A completely different kind of public street art appeared in Kings Cross this year. Michelle McCosker and Alasdair Nicol, who collaborate as Reef Knot, issued a general invitation to anyone keen to get together in local cafes and bars and knit their way through masses of yarn.
Inspired by guerrilla knitting crews with names like "Knitta, Please" (Texas, USA) and "Maskerade" (Stockholm, Sweden), the process of creating their show, I Heart Kings Cross, was part public art, part craft and part social event.

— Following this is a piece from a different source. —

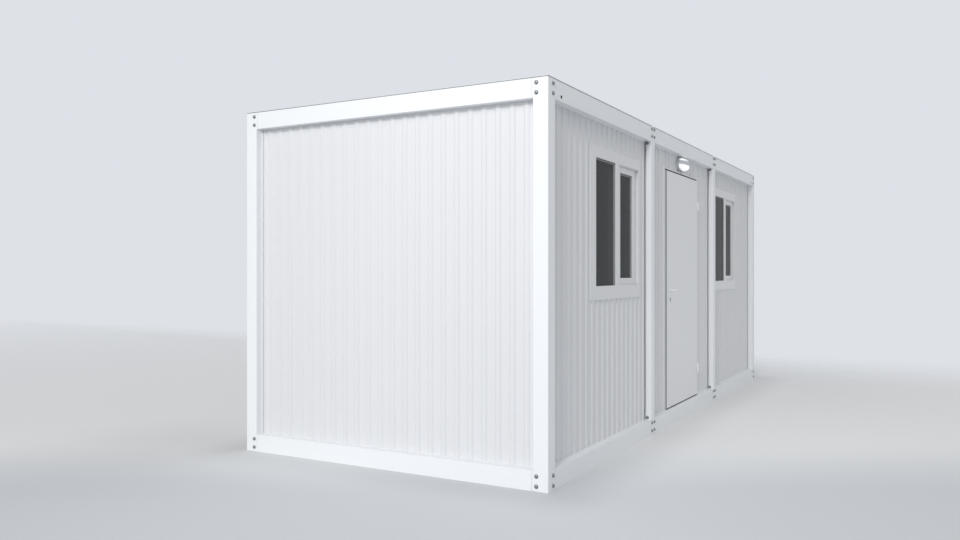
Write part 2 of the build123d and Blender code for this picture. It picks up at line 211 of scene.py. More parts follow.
# %% Brushed aluminium
aluminium, tree, shader, place = new_material("satin_anodised_aluminium")
along = add_node(tree, "ShaderNodeMapping", {"Vector": place, "Scale": (1500.0, 1500.0, 40.0)})
hair = add_node(tree, "ShaderNodeTexNoise", {"Vector": along.outputs["Vector"], "Scale": 1.0, "Detail": 2.0})
hair_gloss = add_node(tree, "ShaderNodeMapRange",
                      {"Value": hair.outputs["Fac"], "To Min": 0.28, "To Max": 0.46})
hair_bump = add_node(tree, "ShaderNodeBump",
                     {"Height": hair.outputs["Fac"], "Strength": 0.5, "Distance": 0.00002})
set_inputs(tree, shader, {"Base Color": paint("#E9EAEC"), "Metallic": 0.45,
                          "Roughness": hair_gloss.outputs["Result"], "Normal": hair_bump.outputs["Normal"]})
print("made", aluminium.name)

# %% [markdown]
# The lamp over the door has a white ABS body and an opal polycarbonate cover. The lamp is on,
# so the cover glows a little by itself, enough to stand out from the shaded wall.

# %% Lamp plastics
lamp_abs = coated_steel("moulded_white_abs", "#CFD2D5", "#C8CBCE", 0.35, 4.0, 0.00002)
opal = clouded("opal_polycarbonate", "#F6F7F8", "#FFFFFF", 9.0, 1.0,
               {"Roughness": 0.35, "Subsurface Weight": 0.1, "Emission Color": paint("#FFFFFF"),
                "Emission Strength": 0.45})
print("made", lamp_abs.name, "and", opal.name)

# %% [markdown]
# Each sheet metal piece is already in place. A finish goes on by putting the material in the
# object's slot, and nothing is moved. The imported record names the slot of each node, so one
# small table from slot to material dresses the whole cabin.

# %% Dress the carried-over nodes
finish_of_slot = {
    "white_steel": frame_white,
    "wall_steel": wall_white,
    "roof_steel": roof_white,
    "floor_board": floor_vinyl,
    "door_steel": door_white,
    "hinge_steel": door_white,
    "handle_metal": aluminium,
    "window_plastic": window_pvc,
    "window_glass": window_glass,
    "lamp_body": lamp_abs,
    "lamp_cover": opal,
}
for part in frame["record"]["subparts"]:
    mesh = nodes[part["node"]].data
    mesh.materials.clear()
    mesh.materials.append(finish_of_slot[part["material_slot"]])
print("dressed", len(nodes), "nodes")

# %% [markdown]
# New pieces start from a primitive of the real size. Its faces are then picked by where they
# are or which way they look, and shaped in edit mode, as one would do by hand. The first
# helpers pick faces, shape them and smooth the result.

# %% Helpers that shape a piece
def start_fresh():
    """Nothing selected, so the next operator touches only what it adds."""
    bpy.ops.object.select_all(action="DESELECT")


def hold(piece):
    """Only this piece selected, and active for the next operator."""
    start_fresh()
    piece.select_set(True)
    bpy.context.view_layer.objects.active = piece


def every_face(face):
    """Test that picks the whole piece."""
    return True


def front_face(face):
    """Test that picks what looks to the front, along -Y."""
    return face.normal.y < -0.9


def pick_faces(piece, wanted):
    """Enter edit mode with only the faces selected that pass the test."""
    mesh = piece.data
    for things in (mesh.vertices, mesh.edges):
        for thing in things:
            thing.select = False
    for face in mesh.polygons:
        face.select = wanted(face)
    bpy.context.view_layer.objects.active = piece
    bpy.ops.object.mode_set(mode="EDIT")
    bpy.ops.mesh.select_mode(type="FACE")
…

After several months of knitting, the group of knitters used a crane and a giant ladder to install outfits on trees and sculptures and park benches and telegraph poles — there were even pom poms hanging like apples from one tree. It was one of the most unexpectedly glorious things I’ve seen in a long time.
Despite watching it happen, and interviewing Michelle and Alasdair partway through, I couldn’t have predicted how thrilling it would be to see the final work.
Let’s face it, the odds are stacked against public art. Making a heavy metal sculpture costs a lot, you need engineers and council permits and things. It’s the sort of thing that breeds bureaucracy. But it doesn’t need to be like that.
Knitting, pasting, painting, even making soap and sending visitors out for a shower, can add a bright and playful, intriguing and entirely beguiling aspect to our cities. Who knows what it means — but it’s a breath of fresh air, and it’s made for us.